Task data:
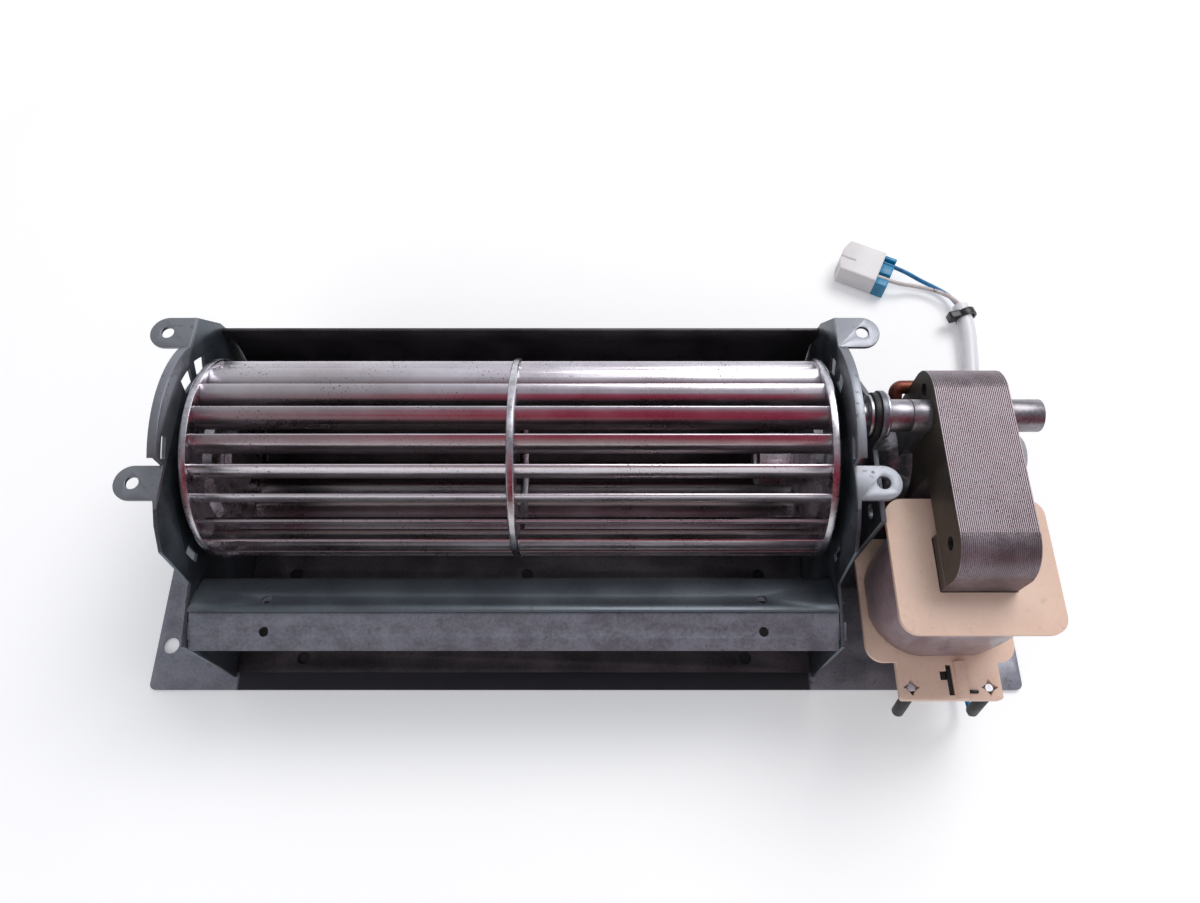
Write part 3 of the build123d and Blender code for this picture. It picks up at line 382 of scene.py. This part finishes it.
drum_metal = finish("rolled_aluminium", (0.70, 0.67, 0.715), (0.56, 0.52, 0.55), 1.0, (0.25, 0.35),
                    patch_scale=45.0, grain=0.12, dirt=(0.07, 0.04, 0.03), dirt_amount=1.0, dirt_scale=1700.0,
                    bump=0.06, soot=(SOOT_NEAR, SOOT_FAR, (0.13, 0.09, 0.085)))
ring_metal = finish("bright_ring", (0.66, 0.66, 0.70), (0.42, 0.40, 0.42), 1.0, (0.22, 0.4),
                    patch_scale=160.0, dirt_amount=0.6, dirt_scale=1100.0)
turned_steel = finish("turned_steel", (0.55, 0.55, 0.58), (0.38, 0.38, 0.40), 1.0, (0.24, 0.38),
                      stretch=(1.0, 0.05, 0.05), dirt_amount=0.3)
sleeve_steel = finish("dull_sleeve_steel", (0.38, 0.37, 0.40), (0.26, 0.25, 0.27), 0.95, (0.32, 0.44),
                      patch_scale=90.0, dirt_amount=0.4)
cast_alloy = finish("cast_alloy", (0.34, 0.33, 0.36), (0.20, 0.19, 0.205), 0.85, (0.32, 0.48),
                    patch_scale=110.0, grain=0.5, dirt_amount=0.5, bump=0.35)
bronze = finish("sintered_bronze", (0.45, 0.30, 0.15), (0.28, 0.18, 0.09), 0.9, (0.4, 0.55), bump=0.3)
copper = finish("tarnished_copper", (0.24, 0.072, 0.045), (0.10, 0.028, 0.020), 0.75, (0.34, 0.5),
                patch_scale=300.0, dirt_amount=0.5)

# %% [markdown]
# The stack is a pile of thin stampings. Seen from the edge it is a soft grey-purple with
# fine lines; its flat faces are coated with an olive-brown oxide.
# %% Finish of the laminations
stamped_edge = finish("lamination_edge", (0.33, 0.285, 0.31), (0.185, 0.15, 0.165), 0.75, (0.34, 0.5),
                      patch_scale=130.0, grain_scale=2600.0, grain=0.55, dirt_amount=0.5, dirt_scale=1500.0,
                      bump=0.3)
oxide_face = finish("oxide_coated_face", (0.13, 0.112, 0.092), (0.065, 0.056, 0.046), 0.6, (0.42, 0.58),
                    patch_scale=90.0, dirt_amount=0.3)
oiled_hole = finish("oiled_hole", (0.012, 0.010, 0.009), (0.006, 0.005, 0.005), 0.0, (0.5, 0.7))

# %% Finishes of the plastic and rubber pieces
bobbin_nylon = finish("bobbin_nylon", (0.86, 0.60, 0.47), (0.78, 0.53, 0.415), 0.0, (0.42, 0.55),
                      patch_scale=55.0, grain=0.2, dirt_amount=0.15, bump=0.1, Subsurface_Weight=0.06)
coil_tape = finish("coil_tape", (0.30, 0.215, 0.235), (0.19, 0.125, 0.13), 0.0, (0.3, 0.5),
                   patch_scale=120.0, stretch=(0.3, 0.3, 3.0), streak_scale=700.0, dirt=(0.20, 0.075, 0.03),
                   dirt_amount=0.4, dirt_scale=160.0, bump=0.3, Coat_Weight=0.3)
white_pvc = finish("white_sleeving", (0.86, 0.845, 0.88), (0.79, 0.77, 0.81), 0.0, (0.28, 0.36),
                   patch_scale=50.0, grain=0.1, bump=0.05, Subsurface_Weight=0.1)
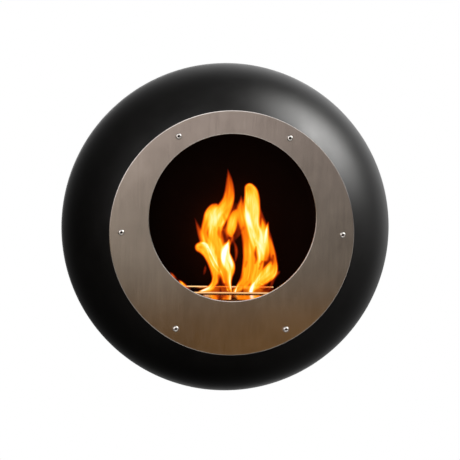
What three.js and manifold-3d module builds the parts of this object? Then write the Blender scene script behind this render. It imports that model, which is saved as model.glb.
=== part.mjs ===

---

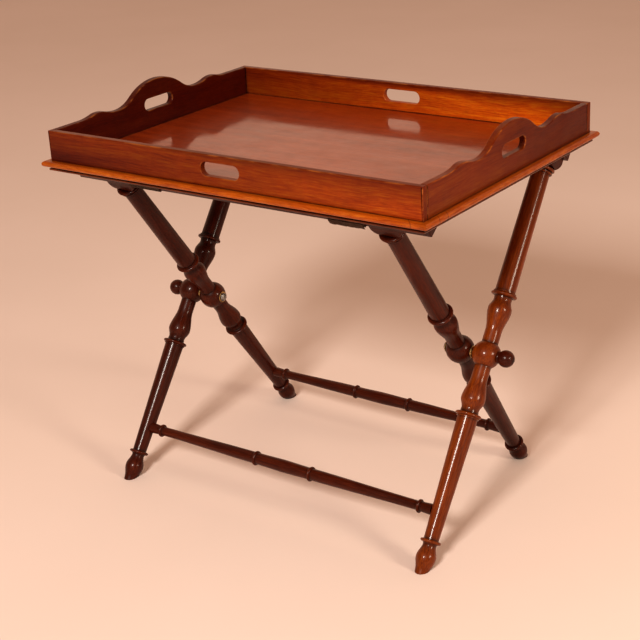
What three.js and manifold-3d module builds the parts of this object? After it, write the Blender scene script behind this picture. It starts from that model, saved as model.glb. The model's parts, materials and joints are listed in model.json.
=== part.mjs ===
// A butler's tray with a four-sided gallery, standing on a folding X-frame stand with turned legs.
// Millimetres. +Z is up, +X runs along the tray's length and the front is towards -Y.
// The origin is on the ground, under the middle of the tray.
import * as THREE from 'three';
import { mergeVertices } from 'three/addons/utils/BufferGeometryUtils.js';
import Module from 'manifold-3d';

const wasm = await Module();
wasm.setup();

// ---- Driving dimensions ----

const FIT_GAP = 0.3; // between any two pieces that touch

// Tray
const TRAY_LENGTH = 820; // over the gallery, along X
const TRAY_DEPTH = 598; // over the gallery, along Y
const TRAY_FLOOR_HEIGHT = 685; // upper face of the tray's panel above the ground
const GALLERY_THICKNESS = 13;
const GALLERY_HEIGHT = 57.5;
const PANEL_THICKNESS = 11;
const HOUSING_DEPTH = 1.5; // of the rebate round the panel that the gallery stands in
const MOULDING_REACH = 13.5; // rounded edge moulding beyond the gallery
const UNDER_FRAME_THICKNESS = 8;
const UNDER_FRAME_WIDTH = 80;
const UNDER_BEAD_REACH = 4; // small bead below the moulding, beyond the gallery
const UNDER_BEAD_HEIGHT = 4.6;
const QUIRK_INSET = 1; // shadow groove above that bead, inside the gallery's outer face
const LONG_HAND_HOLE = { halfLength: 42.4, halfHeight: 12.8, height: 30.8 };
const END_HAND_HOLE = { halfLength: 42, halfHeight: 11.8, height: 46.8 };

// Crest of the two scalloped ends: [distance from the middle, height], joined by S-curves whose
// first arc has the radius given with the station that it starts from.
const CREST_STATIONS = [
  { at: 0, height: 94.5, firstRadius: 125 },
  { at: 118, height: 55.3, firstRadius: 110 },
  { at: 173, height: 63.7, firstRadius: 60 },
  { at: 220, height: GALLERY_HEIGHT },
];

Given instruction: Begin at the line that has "listed in model.json.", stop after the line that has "const FIT_GAP = 0.3;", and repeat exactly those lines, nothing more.

The answer:
What three.js and manifold-3d module builds the parts of this object? After it, write the Blender scene script behind this picture. It starts from that model, saved as model.glb. The model's parts, materials and joints are listed in model.json.
=== part.mjs ===
// A butler's tray with a four-sided gallery, standing on a folding X-frame stand with turned legs.
// Millimetres. +Z is up, +X runs along the tray's length and the front is towards -Y.
// The origin is on the ground, under the middle of the tray.
import * as THREE from 'three';
import { mergeVertices } from 'three/addons/utils/BufferGeometryUtils.js';
import Module from 'manifold-3d';

const wasm = await Module();
wasm.setup();

// ---- Driving dimensions ----

const FIT_GAP = 0.3; // between any two pieces that touch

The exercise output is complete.